Nor is it absolutely unparalleled among historians. One thinks of Steven Runciman and C.V. Wedgwood – or even of John Julius Norwich, though he himself, a hugely gifted populariser, always disclaimed great academic originality. But it is a rare and admirable characteristic at a time when narrative history is rather out of fashion. It is hard to imagine it being replicated, still less superseded.
Sumption brings together the huge scale of the war – though a competition for control of France, its geographical ramifications spread over much of Europe; its historical consequences for centuries after it had petered out; and its effect in crystallizing the national identities of both England and France, even if, for a time, it ruined both countries. All this is coherently encapsulated in measured and uncluttered narrative prose which does not lose the thread of the story and is peppered with some telling nuggets and anecdotes.
Of course, there are points about which readers will disagree with the author. Sumption’s earlier volumes come to an unusually favourable view of John of Gaunt. Normally written-off as a self-promoter whose main aim was to secure the throne of Castile for himself, Gaunt appears in the Sumption canon as a more farsighted, strategic thinker than many of his contemporaries, not least in doubting whether England could achieve outright victory against a richer and more populous French adversary .
There is also unusual attention to the logistics and the finances of the war.
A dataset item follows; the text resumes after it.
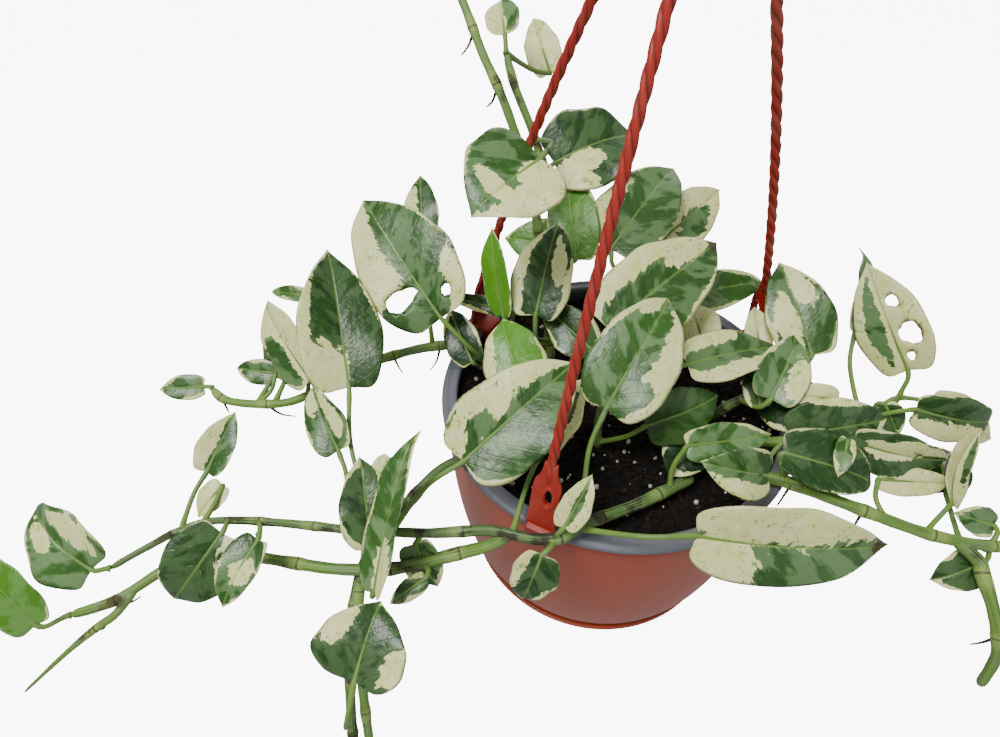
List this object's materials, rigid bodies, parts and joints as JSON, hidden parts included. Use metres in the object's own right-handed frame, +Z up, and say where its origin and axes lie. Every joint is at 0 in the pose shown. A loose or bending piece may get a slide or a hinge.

One realises the, at times, almost insuperable physical and economic constraints on both sides. There are frequent analyses of the problems of shipping both men and materiel between theatres, and of the financial difficulties hampering both governments’ management of the war.
But Sumption is no crude economic determinist. He devotes great attention to the influence of individuals on events, and to the impact, deliberate or not, of individual kings and the great figures of the age. He balances this with unusually detailed quotations from the personal experiences of relatively humble members of the respective armies. One wonders whether this focus on the individual human dimension may not be thought unfashionable by a generation of historians more inclined to look to economic, quasi-Marxist explanations of historical events.
It is characteristic of Sumption’s approach that he carefully balances the focus of his attention between the great and the small of this world; between personal and economic determinants of historical development; between macrohistorical analysis and smaller scale, but illuminating, personal accounts; and among the wide variety of sources – his references are in English, French, Catalan, German, Portuguese and other tongues. To have sustained such admirable equilibrium through five enormous volumes, written over thirty years, is not the least of Sumption’s achievements.
To a twenty-first century reader, Sumption’s most memorable conclusions, coming from a Supreme Court justice with a fine instinct for constitutional doctrines, may be the lasting influence of the War on the respective political histories of France and England. He demonstrates that it was the destruction of the Plantagenets’ ambitions in continental Europe which, in due course, led to England’s being established as a single, if not yet entirely coherent, political entity. He also points out that a lasting effect of the War was to propel the English and French monarchies in opposite directions. France evolved progressively towards centralised absolutism. England saw a strengthened role for Parliament in providing the monarch with the money needed to wage war. This in turn reinforced its standing and self confidence, dispersed political power more widely than in France, and instilled a more consensual style of government. These contrast persist: not for nothing does President Macron today rejoice in the monarchical Gaullist inheritance and what he calls the ‘Jupiterien’ style of the French presidency – not entirely to the benefit of France.
In the lingering aftermath of Brexit, there will also be interest in Sumption’s analysis of what would have happened if the Lancastrians had succeeded in uniting France. He concludes, surely rightly, that such a union would eventually have broken down under the tension between the English, and the richer and more populous French, parts of such an empire. As it was, the outcome vindicated the prediction, quoted approvingly in Sumption’s final line, by Charles VIII’s councillor Jean Juvénal des Ursins, that ‘France will be France and England will be England, separate and incompatible countries, in the nature of things too immense to be united in one body.’ Even the most committed Francophile readers will surely agree.